> **Objective**:
In the records that follow, the lines from the one containing "module door_right_lock() color(steel_grey)" to the one containing "shown = obj.evaluated_get(depsgraph)", inclusive, are to be given again exactly.

> **Listed records**:
###

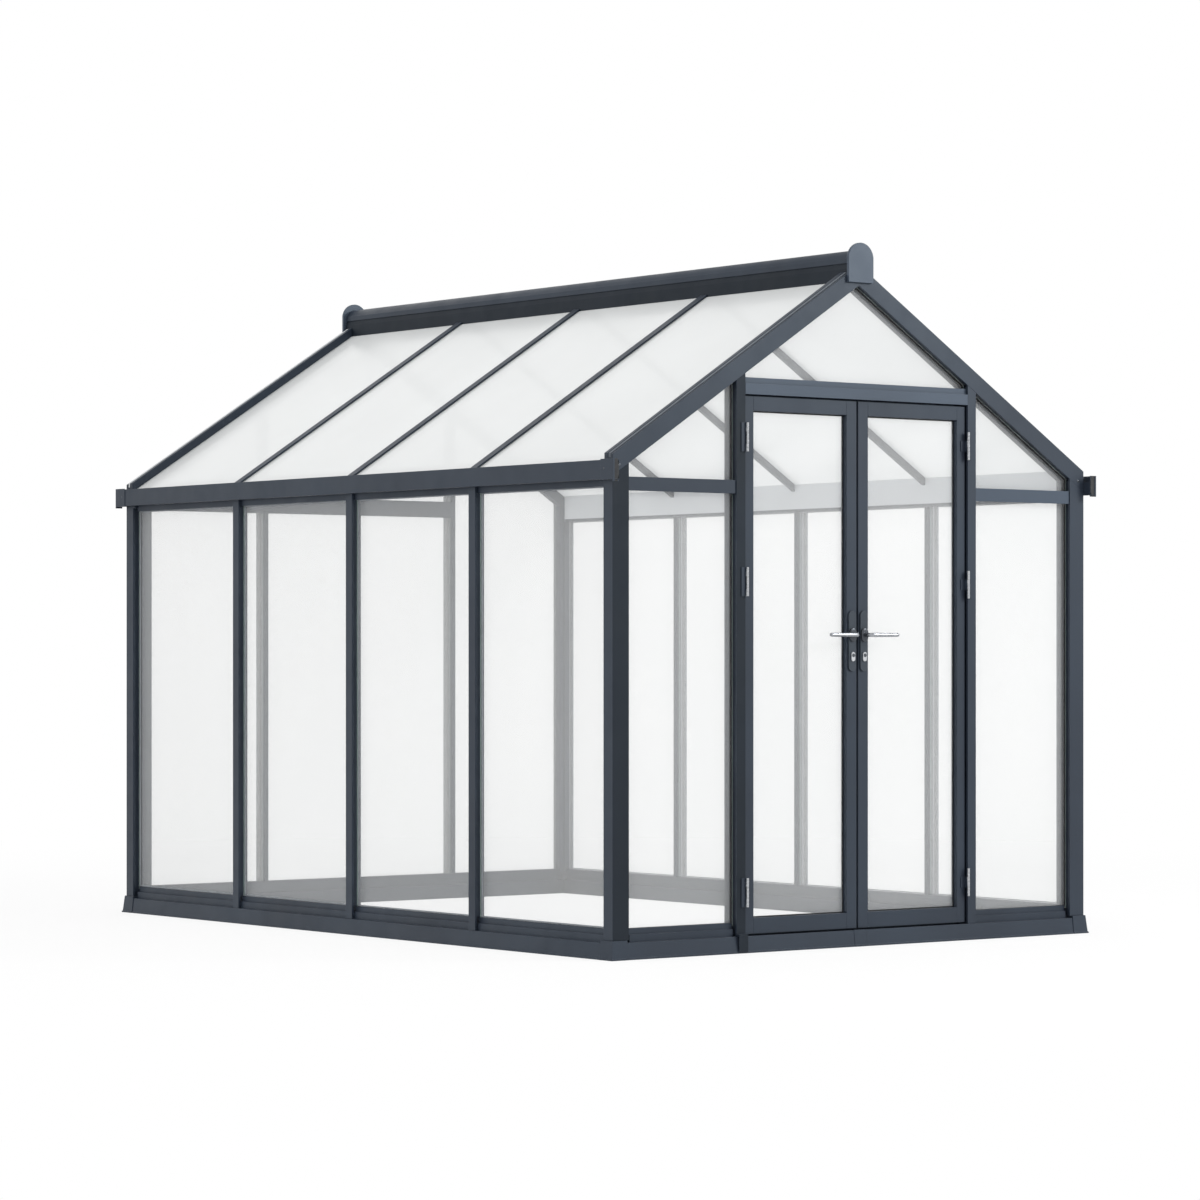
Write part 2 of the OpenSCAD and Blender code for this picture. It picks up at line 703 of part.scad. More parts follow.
// fixed half: two end barrels and a plate on the door post's face
module post_hinges() {
    end_h = (hinge_len - hinge_mid) / 2 - hinge_play;
    x = -hinge_x - hinge_r - hinge_back;
    for (z = hinge_z) {
        for (s = [-1, 1]) {
            zc = z + s * (hinge_len - end_h) / 2;
            barrel(zc, end_h);
            box(x, -hinge_x, -hl + hinge_d, -hl + hinge_d + hinge_tab_t + 1,
                zc - end_h / 2, zc + end_h / 2);
            box(x, x + hinge_back_t, -hl + hinge_d, -hl, zc - end_h / 2, zc + end_h / 2);
        }
        box(x - hinge_plate, x + hinge_back, -hl - hinge_tab_t, -hl,
            z - hinge_len / 2, z + hinge_len / 2);
    }
}

module hinges_fixed() color(steel_grey) both_sides() post_hinges();

module leaf_lock() {
    face = -hl + leaf_recess;
    r = plate_w / 2;
    difference() {
        union() {
            box(-spindle_x - r, -spindle_x + r, face - plate_t, face,
                plate_z - plate_h / 2 + r, plate_z + plate_h / 2 - r);
            for (s = [-1, 1])
                translate([-spindle_x, face, plate_z + s * (plate_h / 2 - r)])
                    rotate([90, 0, 0]) cylinder(r = r, h = plate_t, $fn = round_fn);
            // key cylinder
            box(-spindle_x - cyl_r, -spindle_x + cyl_r, face - cyl_t, face - 1,
                lever_z - cyl_drop - cyl_h / 2, lever_z - cyl_drop + cyl_h / 2);
            for (s = [-1, 1])
                translate([-spindle_x, face - 1, lever_z - cyl_drop + s * cyl_h / 2])
                    rotate([90, 0, 0]) cylinder(r = cyl_r, h = cyl_t - 1, $fn = round_fn);
        }
        translate([-spindle_x, face + 1, lever_z]) rotate([90, 0, 0])
            cylinder(r = lever_neck_r + lever_play, h = plate_t + 2, $fn = round_fn);
    }
}

// lever: a neck out of the plate's bore, and a grip towards the hinge side
module leaf_lever() {
    face = -hl + leaf_recess;
    grip_y = face - lever_out + lever_r;
    translate([-spindle_x, face - 0.5, lever_z]) rotate([90, 0, 0])
        cylinder(r = lever_neck_r, h = lever_out - lever_r, $fn = round_fn);
    translate([-spindle_x + lever_tail, grip_y, lever_z]) rotate([0, -90, 0])
        cylinder(r = lever_r, h = lever_len + lever_tail, $fn = round_fn);
}

module door_left_stiles() color(frame_grey) leaf_stiles();

module door_left_rails() color(frame_grey) leaf_rails();

module door_left_glass() color(glass_tint) leaf_glass();

module door_left_hinges() color(steel_grey) leaf_hinges();

module door_left_lock() color(steel_grey) leaf_lock();

module lever_left() color(steel_grey) leaf_lever();

module door_right_stiles() color(frame_grey) mirror([1, 0, 0]) leaf_stiles();

module door_right_rails() color(frame_grey) mirror([1, 0, 0]) leaf_rails();

module door_right_glass() color(glass_tint) mirror([1, 0, 0]) leaf_glass();

module door_right_hinges() color(steel_grey) mirror([1, 0, 0]) leaf_hinges();

module door_right_lock() color(steel_grey) mirror([1, 0, 0]) leaf_lock();

module lever_right() color(steel_grey) mirror([1, 0, 0]) leaf_lever();

base_rail_front();
base_rail_back();
base_rails_side();
base_corners();
base_joiner();
corner_posts_front();
corner_posts_back();
wall_bars_left();
wall_bars_right();
eave_beam_left();
eave_beam_right();
gutter_left();
gutter_right();
gutter_end_caps();
ridge_beam();
ridge_end_caps();
rafters_front();
rafters_back();
roof_bars_left();
roof_bars_right();
door_posts();
door_header();
front_transoms();
back_bars();
back_transoms();
glass_wall_left();
glass_wall_right();
glass_roof_left();
glass_roof_right();
glass_front();
glass_back();
hinges_fixed();
door_left_stiles();
door_left_rails();
door_left_glass();
door_left_hinges();
door_left_lock();
door_right_stiles();
door_right_rails();
door_right_glass();
door_right_hinges();
door_right_lock();
lever_left();
lever_right();
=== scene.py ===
import json
import math

import bmesh
import bpy
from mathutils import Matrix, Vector


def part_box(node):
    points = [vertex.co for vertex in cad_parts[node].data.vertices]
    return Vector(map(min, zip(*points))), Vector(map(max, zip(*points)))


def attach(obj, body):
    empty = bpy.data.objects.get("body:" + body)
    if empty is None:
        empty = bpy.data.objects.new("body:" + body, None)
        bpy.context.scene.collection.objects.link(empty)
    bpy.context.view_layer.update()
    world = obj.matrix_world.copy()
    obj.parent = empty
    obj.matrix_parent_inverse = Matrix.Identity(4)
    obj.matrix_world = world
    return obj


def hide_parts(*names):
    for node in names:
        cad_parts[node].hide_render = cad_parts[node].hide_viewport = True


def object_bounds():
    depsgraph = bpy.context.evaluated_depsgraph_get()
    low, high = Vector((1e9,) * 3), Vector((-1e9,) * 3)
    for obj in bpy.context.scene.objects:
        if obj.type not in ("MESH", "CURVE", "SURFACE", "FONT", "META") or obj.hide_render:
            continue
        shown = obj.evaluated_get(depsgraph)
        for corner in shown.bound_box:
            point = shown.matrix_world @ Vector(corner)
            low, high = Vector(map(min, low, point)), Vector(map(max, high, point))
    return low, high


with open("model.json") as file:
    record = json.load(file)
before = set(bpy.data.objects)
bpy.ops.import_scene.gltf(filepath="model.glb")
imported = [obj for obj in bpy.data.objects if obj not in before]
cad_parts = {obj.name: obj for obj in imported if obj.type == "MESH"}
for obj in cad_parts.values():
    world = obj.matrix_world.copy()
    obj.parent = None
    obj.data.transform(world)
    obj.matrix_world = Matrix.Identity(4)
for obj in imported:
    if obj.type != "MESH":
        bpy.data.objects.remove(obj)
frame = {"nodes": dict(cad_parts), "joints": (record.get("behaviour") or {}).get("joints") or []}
cadLow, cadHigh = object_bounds()
nodes = frame["nodes"]
joints = {joint["name"]: joint for joint in frame["joints"]}
print("frame loaded with", len(nodes), "nodes")

# the house in metres, placed by the frame, with the slope that its roof is built to
pitch = math.radians(32.5)
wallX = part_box("corner_posts_front")[1].x          # outer face of the long walls
gableY = -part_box("rafters_front")[0].y             # outer face of the gables
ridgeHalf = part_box("ridge_beam")[1].x
rafterTop = 0.008                                  # a rafter's top under the roof line
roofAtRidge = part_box("rafters_front")[1].z + rafterTop / math.cos(pitch)
eaveHeight = roofAtRidge - math.tan(pitch) * (wallX - ridgeHalf)
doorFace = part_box("door_left_stiles")[0].y         # outer face of the leaves
sideOf = {"left": -1, "right": 1}
facing = 0.9                                       # how square a face has to be to count as facing a way
joinWithin = 0.00002                               # points this close are one point


def roofZ(x, drop):
    # height of the line that lies drop below the roof line, square to the slope
    return eaveHeight + math.tan(pitch) * (wallX - abs(x)) - drop / math.cos(pitch)


# small mesh tools

def addBlock(mesh, low, high):
    x0, y0, z0 = low
    x1, y1, z1 = high
    corners = [(x0, y0, z0), (x1, y0, z0), (x1, y1, z0), (x0, y1, z0),
               (x0, y0, z1), (x1, y0, z1), (x1, y1, z1), (x0, y1, z1)]
    v = [mesh.verts.new(c) for c in corners]
    for face in ((3, 2, 1, 0), (4, 5, 6, 7), (0, 1, 5, 4), (1, 2, 6, 5), (2, 3, 7, 6), (3, 0, 4, 7)):
        mesh.faces.new([v[i] for i in face])


def addTube(mesh, rings, openEnds=False):
    # rings is a list of loops of points, all of one length
    loops = [[mesh.verts.new(p) for p in ring] for ring in rings]
    count = len(loops[0])
    for a, b in zip(loops, loops[1:]):
        for i in range(count):
            j = (i + 1) % count
            mesh.faces.new((a[i], a[j], b[j], b[i]))
    if not openEnds:
        mesh.faces.new(list(reversed(loops[0])))
        mesh.faces.new(loops[-1])


def ringAt(centre, axis, across, radius, sides):
    # points round centre, square to axis, the first one towards across
    up = axis.cross(across).normalized()
    ring = []
    for i in range(sides):
        a = 2 * math.pi * i / sides
        ring.append(centre + across * (radius * math.cos(a)) + up * (radius * math.sin(a)))
    return ring


def makePiece(name, mesh, body, finish, softEdge=0.0, smoothAngle=40):
    bmesh.ops.recalc_face_normals(mesh, faces=mesh.faces[:])
    data = bpy.data.meshes.new(name)
    mesh.to_mesh(data)
    mesh.free()
    piece = bpy.data.objects.new(name, data)
    bpy.context.scene.collection.objects.link(piece)
    data.materials.append(finish)
    data.shade_smooth()
    if softEdge:
        addSoftEdges(piece, softEdge)
    data.set_sharp_from_angle(angle=math.radians(smoothAngle))
    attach(piece, body)
    return piece


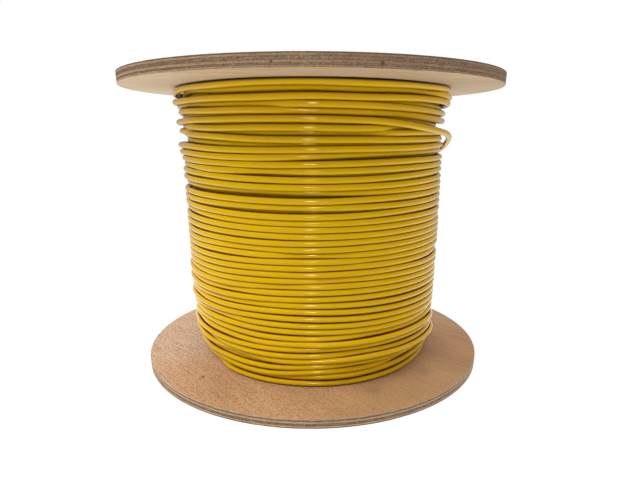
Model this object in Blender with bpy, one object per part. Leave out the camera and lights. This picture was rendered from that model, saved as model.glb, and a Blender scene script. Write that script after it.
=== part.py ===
# Plywood cable reel, wound full of yellow cable, standing on its lower flange.
# Metres, +Z up along the reel's axis, origin at the centre of the lower flange's outer face.
# The reel is two plywood flanges, each with a round groove that holds one end of a fibre drum.
# Four long bolts inside the drum, with washers above and tee nuts below, draw the flanges together.

import math

import bmesh
import bpy
import numpy as np
from mathutils import Matrix, Vector

# Flanges
FLANGE_DIAMETER = 0.3556
FLANGE_THICKNESS = 0.0095
FLANGE_ARRIS = 0.0006
TRAVERSE = 0.2575
ARBOR_DIAMETER = 0.0508

# Drum between the flanges
DRUM_DIAMETER = 0.150
DRUM_WALL = 0.005
GROOVE_DEPTH = 0.004

# Clearance between pieces that touch
GAP = 0.0003

# Tie bolts, washers and tee nuts
BOLT_COUNT = 4
BOLT_CIRCLE_RADIUS = 0.052
BOLT_RADIUS = 0.004
BOLT_TIP_CHAMFER = 0.0007
BOLT_TIP_HEIGHT = 0.0010
HEAD_RADIUS = 0.0092
HEAD_RIM = 0.0010
HEAD_HEIGHT = 0.0038
SOCKET_ACROSS_FLATS = 0.005
SOCKET_DEPTH = 0.0022
WASHER_RADIUS = 0.011
WASHER_THICKNESS = 0.0016
NUT_DISC_RADIUS = 0.011
NUT_DISC_THICKNESS = 0.0015
NUT_RECESS = 0.0005
NUT_BARREL_RADIUS = 0.0053
NUT_BARREL_LENGTH = 0.0065
PRONG_COUNT = 4
PRONG_LENGTH = 0.005
PRONG_THICKNESS = 0.0014
PRONG_WIDTH = 0.0029

# Cable: about 46 turns lie in the outer layer, and every second one of them is drawn
CABLE_DIAMETER = 0.0053
PACK_DIAMETER = 0.256
LOOPS = 23
POINTS_PER_LOOP = 24
# The turns lie level round the front, and each steps down to the next across the back
STEP_SECTOR = math.radians(105)
BACK = math.radians(90)
# One turn near the top stands loose at the right
LOOSE_LOOP = 2
LOOSE_ANGLE = math.radians(-18)
LOOSE_SPREAD = math.radians(34)
LOOSE_LIFT = 0.0062
LOOSE_DROP = 0.0075

# Start of the cable: it leaves the drum through a slanting hole and lies on the top face
START_ANGLE = math.radians(62)
START_RADIUS = 0.080
START_DEPTH = 0.0055
START_SLOPE = math.radians(35)
START_HOLE_RADIUS = 0.0055
START_BEND = 0.022
START_RUN = 0.090
START_CURL = math.radians(52)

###

> **Solution to this task**:
module door_right_lock() color(steel_grey) mirror([1, 0, 0]) leaf_lock();

module lever_right() color(steel_grey) mirror([1, 0, 0]) leaf_lever();

base_rail_front();
base_rail_back();
base_rails_side();
base_corners();
base_joiner();
corner_posts_front();
corner_posts_back();
wall_bars_left();
wall_bars_right();
eave_beam_left();
eave_beam_right();
gutter_left();
gutter_right();
gutter_end_caps();
ridge_beam();
ridge_end_caps();
rafters_front();
rafters_back();
roof_bars_left();
roof_bars_right();
door_posts();
door_header();
front_transoms();
back_bars();
back_transoms();
glass_wall_left();
glass_wall_right();
glass_roof_left();
glass_roof_right();
glass_front();
glass_back();
hinges_fixed();
door_left_stiles();
door_left_rails();
door_left_glass();
door_left_hinges();
door_left_lock();
door_right_stiles();
door_right_rails();
door_right_glass();
door_right_hinges();
door_right_lock();
lever_left();
lever_right();
=== scene.py ===
import json
import math

import bmesh
import bpy
from mathutils import Matrix, Vector


def part_box(node):
    points = [vertex.co for vertex in cad_parts[node].data.vertices]
    return Vector(map(min, zip(*points))), Vector(map(max, zip(*points)))


def attach(obj, body):
    empty = bpy.data.objects.get("body:" + body)
    if empty is None:
        empty = bpy.data.objects.new("body:" + body, None)
        bpy.context.scene.collection.objects.link(empty)
    bpy.context.view_layer.update()
    world = obj.matrix_world.copy()
    obj.parent = empty
    obj.matrix_parent_inverse = Matrix.Identity(4)
    obj.matrix_world = world
    return obj


def hide_parts(*names):
    for node in names:
        cad_parts[node].hide_render = cad_parts[node].hide_viewport = True


def object_bounds():
    depsgraph = bpy.context.evaluated_depsgraph_get()
    low, high = Vector((1e9,) * 3), Vector((-1e9,) * 3)
    for obj in bpy.context.scene.objects:
        if obj.type not in ("MESH", "CURVE", "SURFACE", "FONT", "META") or obj.hide_render:
            continue
        shown = obj.evaluated_get(depsgraph)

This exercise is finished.